Do you get a romantic vibe from this girl? If you do, then there is a chance she's expecting it to be a date. If she's treating you like she's treating other friends, it's more likely to be a hang out kind of thing. I hope this helps.
 
Thanks for the input everyone. A lot has happened since I started this thread.

i called her and asked her out on Monday. We were supposed to go to get some frozen yogurt and go for a walk on Wednesday. but she had a conflict with grad classes so we decided on another day. Since then we have flirted via text.. well up until about 6 today. She basically asked me if i like her ( not in those exact words.. she likes to speak in riddles). So I figured WTF and said ya i like u, I find u attractive and i'm interested.. LOL no answer
 
Because she is playing games. You should have turned it around and said, "I like you as a friend, i like hanging out with you. Why, do you mean something else?"

See, that shoots the game right back at her.
 
Thanks for the input everyone. A lot has happened since I started this thread.

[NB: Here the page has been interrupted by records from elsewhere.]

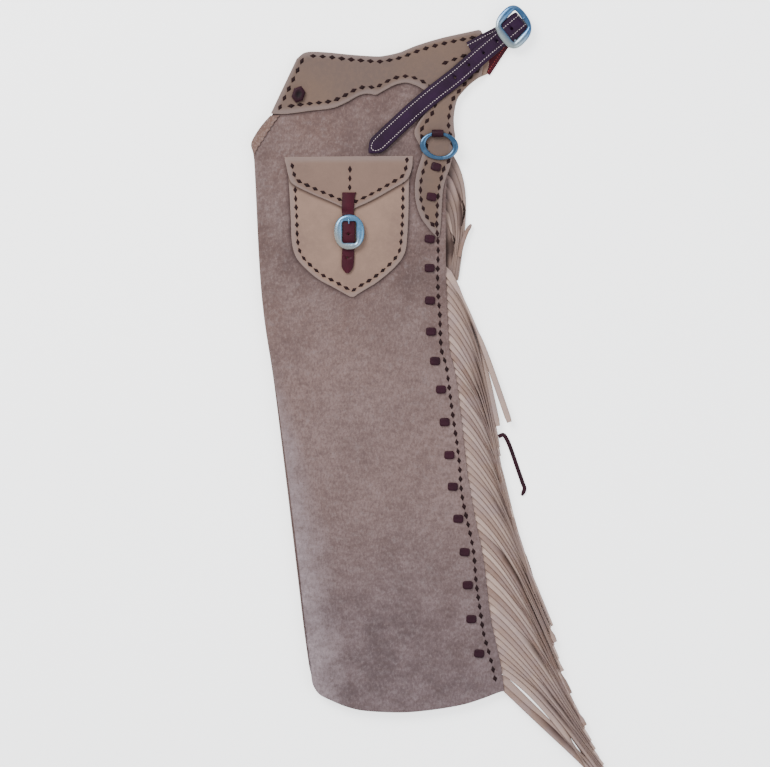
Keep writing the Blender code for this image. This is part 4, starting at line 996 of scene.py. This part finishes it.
# Straps
BILLET_SPREAD = 0.19
BILLET_POINT = [  # from the tip, share of the half width
    (0.0, 0.08), (1.5, 0.2), (5.4, 0.45), (10.8, 0.78), (14.5, 0.93), (19.0, 1.0),
]
BILLET_PUNCH = (8.0, 22.0)  # height, from and to
POCKET_PUNCH = (15.0, 34.0)  # height, from and to
POCKET_HOLE_RADIUS = 1.6
BACK_STRAP_FROM = 262.0  # across
BACK_STRAP_BELOW = 8.0  # height
CHAPE_CLEAR = 0.4
CHAPE_TAIL = 9.0
STRAP_SECTION = [  # share of the half width, share of the thickness, rim
    (-0.96, 0.0, 0.8), (0.96, 0.0, 0.8), (1.0, 0.2, 1.0), (1.0, 0.75, 1.0), (0.975, 0.93, 0.7),
    (0.92, 1.0, 0.15), (0.0, 1.0, 0.0), (-0.92, 1.0, 0.15),
    (-0.975, 0.93, 0.7), (-1.0, 0.75, 1.0), (-1.0, 0.2, 1.0),
]


def strap(name, rows, half_widths, thick, finish, side=None):
    """A flat strap with rounded edges. Its rows are the underside's middle points."""
    p = np.array(rows, float)
    along = unit(np.gradient(p, axis=0))
    side = unit(np.cross(along, (0, 0, 1.0))) if side is None else side
    normal = unit(np.cross(side, along))
    rings, rim = [], []
    for point, s, n, w in zip(p, side, normal, half_widths):
        rings.append([point + s * w * x + n * thick * z for x, z, _ in STRAP_SECTION])
        rim.extend(r for _, _, r in STRAP_SECTION)
    return band(name, rings, finish, marks={"rim": rim})


def punch(piece, places, radius, low, high):
    """Round holes through a strap, with the cutter taken away again."""
    sides = 20
    points, faces = [], []
    for across, down in places:
        base = len(points)
        for level in (low, high):
            for k in range(sides):
                turn = 2 * math.pi * k / sides
                points.append((across + radius * math.cos(turn), down + radius * math.sin(turn), level))
        for k in range(sides):
            n = (k + 1) % sides
            faces.append((base + k, base + n, base + sides + n, base + sides + k))
        faces.append(tuple(base + k for k in reversed(range(sides))))
        faces.append(tuple(base + sides + k for k in range(sides)))
    cutter = sew(piece.name + "_punch", points, faces, piece.data.materials[0])
    cut = piece.modifiers.new("holes", "BOOLEAN")
    cut.operation = "DIFFERENCE"
    cut.solver = "EXACT"
    cut.object = cutter
    shown = piece.evaluated_get(bpy.context.evaluated_depsgraph_get())
    fresh = bpy.data.meshes.new_from_object(shown)
    piece.modifiers.clear()
    piece.data = fresh
    bpy.data.objects.remove(cutter)


def billet_lines():
    """The billet's underside from its point to the back arm, and the sideways direction along it."""
    rows = [(a, d, float(yoke_top(a, d)) + lift) for a, d, lift in BILLET_TOP]
    top = line([*rows, *BILLET_REST], 8)
    under = line(BILLET_UNDER, 6)
    start, end = top[-1], under[0]
    nose = np.array(BILLET_NOSE)
    bend, folds = [], 14
    high, low = start[2], end[2] + STRAP_LEATHER
    for k in range(1, folds):
        angle = math.pi * k / folds
        base = start[:2] * (1 - k / folds) + end[:2] * k / folds
        plan = base + (nose + (2.0, -1.8) - base) * math.sin(angle)
        bend.append((*plan, (high + low) / 2 + (high - low) / 2 * math.cos(angle)))
    middle = np.vstack([top, bend, under + (0, 0, STRAP_LEATHER)])
    along = unit(np.gradient(middle, axis=0))
    plan = np.column_stack([along[:, :2], np.zeros(len(along))])
    plan[len(top) :] *= -1
    plan[len(top) - 1 : len(top) + len(bend)] = plan[len(top) - 2]
    return middle, unit(np.cross(unit(plan), (0, 0, 1.0))), len(top)


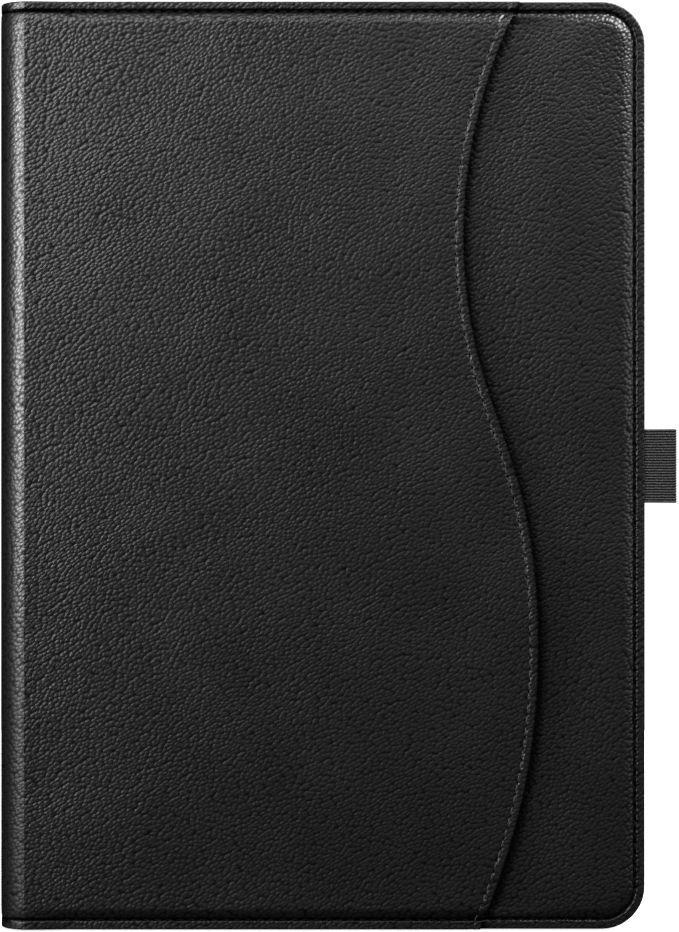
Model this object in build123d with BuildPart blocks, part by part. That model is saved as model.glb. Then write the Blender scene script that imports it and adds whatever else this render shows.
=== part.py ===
"""Folio tablet case, closed and standing on its bottom edge, in millimetres.

X runs from the spine to the fore edge, Y from the front cover to the back cover, Z up.
The front cover turns on a soft crease beside the spine, and the spine turns on a second
crease beside the back cover, so the case opens like a book and folds right back.
"""

import os

from build123d import *

os.makedirs("parts", exist_ok=True)

# Overall size
CASE_W = 181.2
CASE_H = 260.0
CASE_T = 17.0
LOOP_REACH = 9.2
CORNER_R = 12.0
CREASE_REACH = 7.5
CREASE_DEPTH = 6.5
END_TRIM = 0.5

# Sheet materials
LEATHER = 0.9
HEM = 0.3
FRONT_FOAM = 0.6
FRONT_BOARD = 1.2
FRONT_LINING = 0.6
BACK_LINING = 0.5
BACK_BOARD = 1.3
BACK_FOAM = 0.4
SPINE_LINING = 0.6

# Tablet the tray is made for, and the tray round it
TABLET_W = 165.5
TABLET_H = 253.0
TABLET_R = 8.0
CAVITY_DEPTH = 6.6
FIT_GAP = 0.2
TRAY_WALL = 1.6
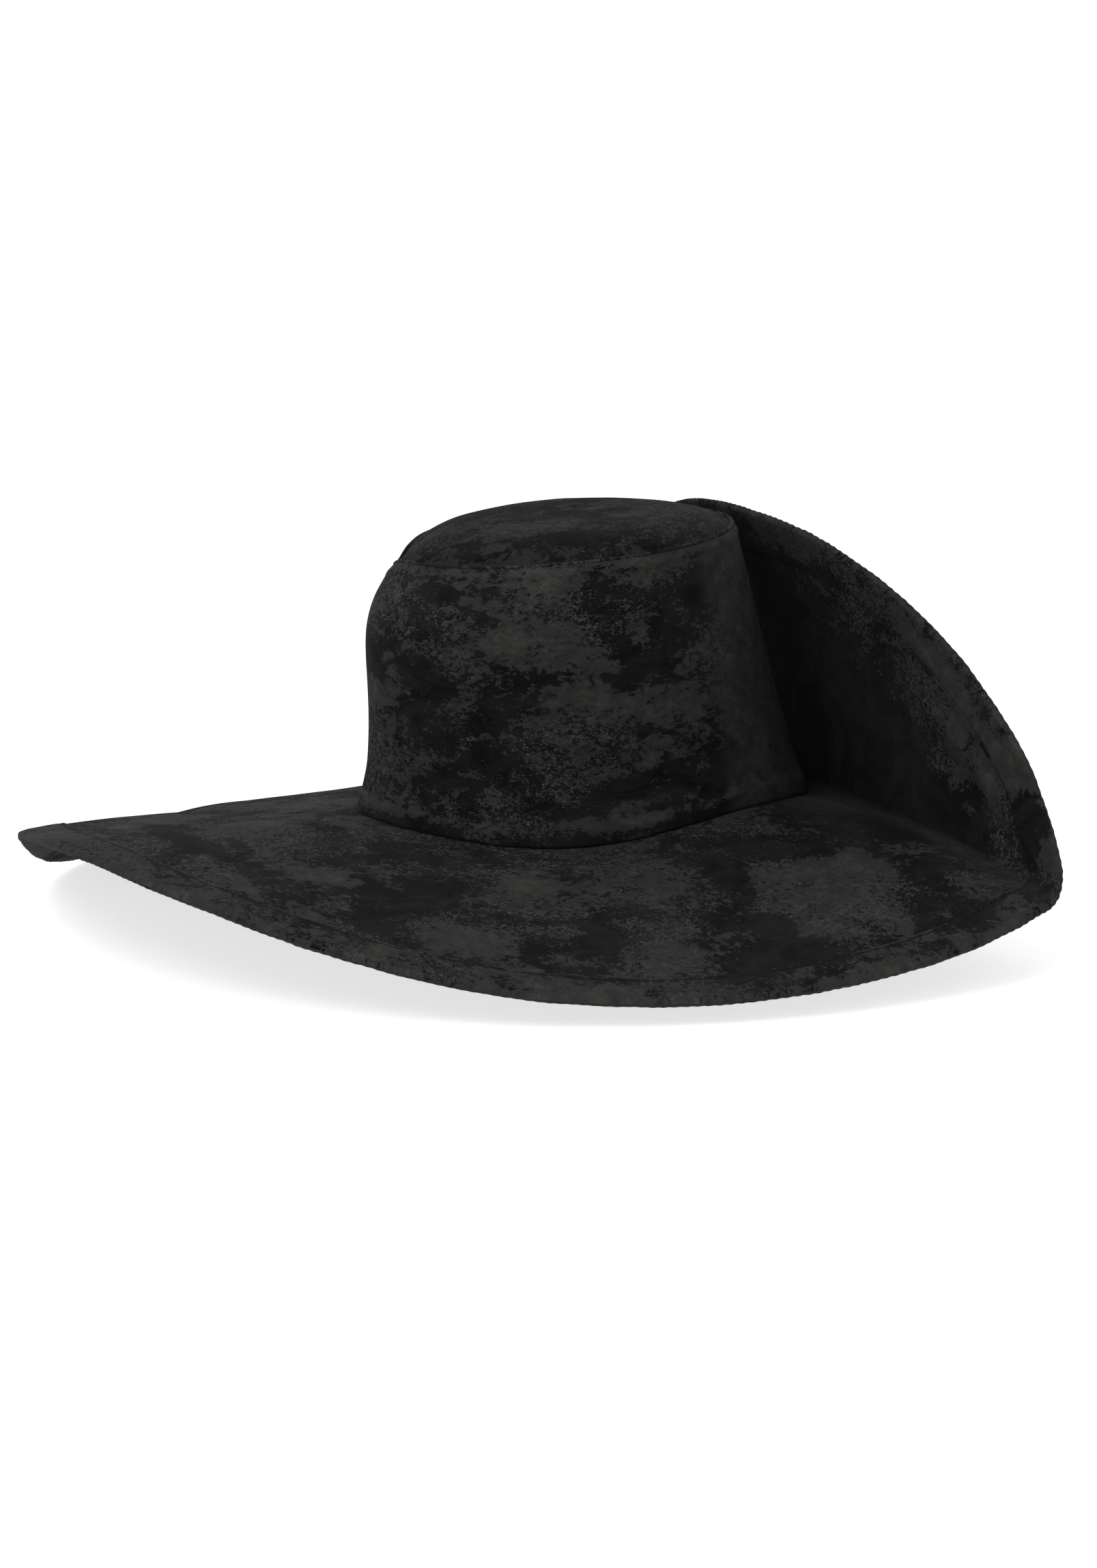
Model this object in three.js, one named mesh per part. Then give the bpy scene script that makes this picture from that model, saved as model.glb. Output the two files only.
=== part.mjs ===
// A wide-brimmed suede costume hat, cut and sewn in layers, with a wired brim whose back is turned up.
//
// Frame: millimetres, +Z up, -Y is the wearer's front, X is across the head. The origin is the centre
// of the head oval, at the height of the seam between crown and brim.
//
// Every layer is a sheet of constant thickness on one of three surfaces: the brim, the turned-up back
// flap or the crown. A layer's offset is measured along the surface's normal, and a gap of at least
// LAYER_GAP parts it from the next.

import * as THREE from 'three';
import { mergeVertices } from 'three/addons/utils/BufferGeometryUtils.js';

// ---- Driving dimensions ----

// Crown: a tapering oval with a slightly domed top
const HEAD_HALF_LENGTH = 105;
const HEAD_HALF_WIDTH = 87;
const TOP_HALF_LENGTH = 78;
const TOP_HALF_WIDTH = 81.5;
const CROWN_HEIGHT = 122;
const TOP_SHIFT_BACK = -9.4;
const TOP_RISE_BACK = 6.5;
const DOME_RISE = 13;
const DOME_POWER = 2.6;
const FRONT_BULGE = 3;
const BULGE_POWER = 1.3;
const SEAM_HEIGHT = -1.7;
const SEAM_RISE_BACK = 2.6;
const SEAM_WAVE = 3.9;

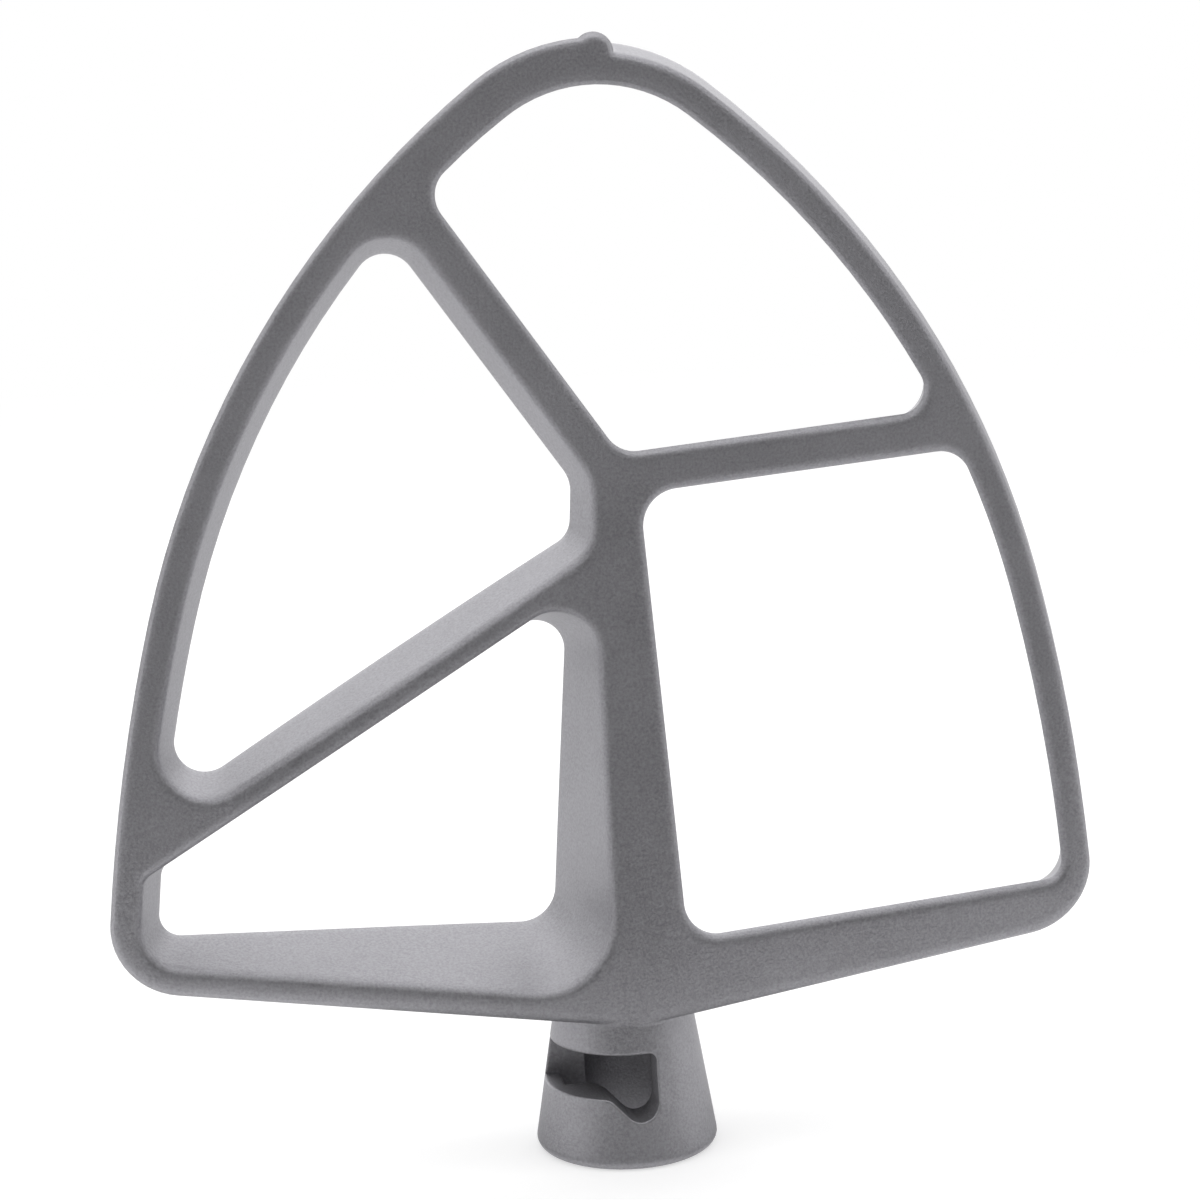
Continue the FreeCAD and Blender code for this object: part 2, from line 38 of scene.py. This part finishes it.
# The part of each noise's range that counts, how far it swings the mottle either way, and how much of
# the mottle goes into the roughness.
GRAIN_RANGE = (0.3, 0.7)
CLOUD_RANGE = (0.35, 0.65)
GRAIN_SWING = 0.5
CLOUD_SWING = 0.15
MOTTLE_ROUGHNESS = 0.10

# A pit's core and edge, in shares of its cell, the share of white above which a cell has one, and the
# painted shade it takes from the grey and what it takes from the height.
PIT_CORE = 0.015
PIT_EDGE = 0.04
PIT_CHOICE = 0.62
PIT_SHADE = -0.35
PIT_DEPTH = -2.0

# The painted highlight on the arrises: its level, how much the clouds change it, and what the arrises' mask
# does to the roughness.
HIGHLIGHT_LEVEL = 0.7
HIGHLIGHT_BY_CLOUDS = 2.0
RUB_ROUGHNESS = -0.08

# The relief: the dimples' share in it, and the strength and height of the bump.
DIMPLE_SHARE = 0.4
BUMP_STRENGTH = 0.3
BUMP_HEIGHT = 0.00008

# Arrises are rounded in the shading: softly on the web, crisply on the hub and its slot.
WEB_ARRIS = 0.0022
HUB_ARRIS = 0.0006
HUB_END = 0.020
WEB_START = 0.022
ARRIS_SAMPLES = 8

# The cosine of the turn from a face's normal to the rounded one, where the arrises' painted highlight and
# lower roughness start and are full.
ARRIS_MASK_START = 0.985
ARRIS_MASK_FULL = 0.90

# The view of the photograph: where the lens stands, where it looks in radians, and its focal length in
# the photo's pixels.
LENS_PLACE = Vector((-0.051607, -0.335455, 0.128341))
LENS_YAW = 0.148821
LENS_PITCH = 0.134224
LENS_ROLL = -0.034935
FOCAL_PIXELS = 2330.98
PHOTO_PIXELS = 1200.0
SENSOR_WIDTH = 36.0
CLIP_NEAR = 0.01
CLIP_FAR = 20.0

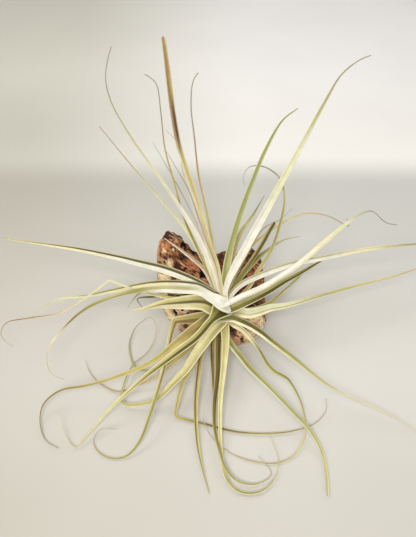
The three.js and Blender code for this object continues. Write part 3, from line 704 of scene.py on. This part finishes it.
def bladeTree():
    # a channelled blade along its spine, closed all round, thin at its margins
    numbers = ("Thickness", "Ripple", "Rib Height", "Ribs", "Meet", "Rim", "Seed", "Hairs", "Hair Length",
               "Hair Width", "Hair Lean")
    tree, given = newTree("leafBlade", [("Spine", "Geometry"), ("Rings", "Int"), ("Columns", "Int")]
                          + [(label, "Float") for label in numbers] + [("Material", "Material")], "Leaf")
    spine = field(tree, "GeometryNodeMeshToCurve", {0: given["Spine"]})
    grid = field(tree, "GeometryNodeMeshGrid", {"Size X": 1.0, "Size Y": 1.0, "Vertices X": given["Rings"],
                                                "Vertices Y": given["Columns"] + 1.0})
    spot = field(tree, "GeometryNodeInputPosition")
    share = axisOf(tree, spot, 0) + 0.5
    around = (axisOf(tree, spot, 1) + 0.5) * 4.0 - 2.0
    across = around.calc("ABSOLUTE") * -1.0 + 1.0
    face = around.calc("SIGN") * -1.0

    def sampled(label, kind="FLOAT"):
        inputs = {"Curves": spine, "Value": named(tree, label, kind), "Factor": share}
        return field(tree, "GeometryNodeSampleCurve", inputs, data_type=kind, mode="FACTOR")

    middle = place(tree, "GeometryNodeSampleCurve", {"Curves": spine, "Factor": share}, mode="FACTOR")
    centre = Field(tree, middle.outputs["Position"])
    ahead = Field(tree, middle.outputs["Tangent"]).calc("NORMALIZE")
    opening = sampled("opening", "FLOAT_VECTOR")
    opening = (opening - ahead * ahead.calc("DOT_PRODUCT", opening)).calc("NORMALIZE")
    side = ahead.calc("CROSS_PRODUCT", opening)
    halfWidth = sampled("halfWidth")
    soft = sampled("soft")
    length = field(tree, "GeometryNodeCurveLength", {0: spine})
    along = share * length

    # the section: a fold whose bottom is rounded by soft
    depth = halfWidth * sampled("fold")
    bend = (across * across + soft * soft).calc("SQRT")
    spread = (soft * soft + 1.0).calc("SQRT") - soft
    rise = depth * (bend - soft) / spread - depth * 0.5
    slope = depth * across / bend / spread
    tilt = (slope * slope + halfWidth * halfWidth).calc("SQRT")
    square = across * across
    edge = (square * square * -1.0 + 1.0).calc("MAXIMUM", 0.0).calc("SQRT")
    slim = halfWidth.between(0.0003, 0.002, 0.55, 1.0)
    half = given["Thickness"] * 0.5 * edge * slim * face
    rib = (across * given["Ribs"] * math.pi).calc("COSINE") * given["Rib Height"] * slim
    half = half + rib * (square * -1.0 + 1.0)
    outward = half / tilt
    wave = noiseAt(tree, vectorOf(tree, along * 55.0, across.calc("SIGN") * 7.0, given["Seed"]), 1.0, 1.0)
    wave = (wave - 0.5) * given["Ripple"] * square * halfWidth.between(0.0005, 0.004)

    # both ends close to a point
    steps = given["Rings"] - 1.0
    pinch = (share * steps).calc("MINIMUM", (share * -1.0 + 1.0) * steps).calc("MINIMUM", 1.0)
    sideways = (across * halfWidth - slope * outward) * pinch
    upwards = (rise + halfWidth * outward + wave) * pinch
    # stored before the grid is moved, because the fields read its flat places
    stored = grid
    for label, value in (("across", across), ("along", along), ("leafSeed", given["Seed"]),
                         ("meet", given["Meet"]), ("rim", given["Rim"]), ("broad", halfWidth),
                         ("foldShade", sampled("foldShade"))):
        stored = storeNamed(tree, stored, label, value)
    for label in ("tintLeft", "tintRight"):
        stored = storeNamed(tree, stored, label, sampled(label, "FLOAT_COLOR"), "FLOAT_COLOR")
    shape = field(tree, "GeometryNodeSetPosition", {
        "Geometry": stored, "Position": centre + side * sideways + opening * upwards})
    whole = field(tree, "GeometryNodeMergeByDistance", {"Geometry": shape, "Distance": 0.000001})
    outside = field(tree, "GeometryNodeFlipFaces", {"Mesh": whole})
    rounded = field(tree, "GeometryNodeSetShadeSmooth", {"Geometry": outside})

    # short leaning hairs on the broad part, clear of the floor
    height = axisOf(tree, spot, 2)
    density = given["Hairs"] * named(tree, "broad").between(0.0012, 0.0018) * height.between(0.005, 0.007)
    roots = place(tree, "GeometryNodeDistributePointsOnFaces", {
        "Mesh": rounded, "Density": density}, distribute_method="RANDOM")
    hair = field(tree, "GeometryNodeMeshCone", {
        "Vertices": 3, "Radius Top": 0.0, "Radius Bottom": given["Hair Width"] * 0.5,
        "Depth": given["Hair Length"]})
    for label in ("tintLeft", "tintRight"):
        hair = storeNamed(tree, hair, label, linear(chips["white"]), "FLOAT_COLOR")
    leanLimit = vectorOf(tree, given["Hair Lean"], given["Hair Lean"], 3.0)
    lean = field(tree, "FunctionNodeRandomValue", {0: leanLimit * -1.0, 1: leanLimit},
                 data_type="FLOAT_VECTOR")
    turn = field(tree, "FunctionNodeRotateRotation", {0: Field(tree, roots.outputs["Rotation"]), 1: lean},
                 rotation_space="LOCAL")
    down = field(tree, "GeometryNodeInstanceOnPoints", {
        "Points": Field(tree, roots.outputs["Points"]), "Instance": hair, "Rotation": turn})
    both = tree.nodes.new("GeometryNodeJoinGeometry")
    plug(tree, both.inputs[0], down)
    plug(tree, both.inputs[0], rounded)
    finishTree(tree, Field(tree, both.outputs[0]), given["Material"])
    return tree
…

i called her and asked her out on Monday. We were supposed to go to get some frozen yogurt and go for a walk on Wednesday. but she had a conflict with grad classes so we decided on another day. Since then we have flirted via text.. well up until about 6 today. She basically asked me if i like her ( not in those exact words.. she likes to speak in riddles). So I figured WTF and said ya i like u, I find u attractive and i'm interested.. LOL no answer

DAMN it's like you are in my shoes! The same happened to me.
 
Well thanks for the help everyone. I talked to her and told her how I felt. We had a long convo and she gave me some bull about not getting involved with friends because she had a bad experience in the past. So I just left it as is, if she just wants to be friends then whatever. I know I'm not a super model but I'm not gonna beg someone for a date. She honestly seemed confused about the whole thing like she didn't know what to say. But I don't feel bad about the outcome.. I was so terrified about the idea of rejection and now are bring turned away it just kinda like ok no biggie.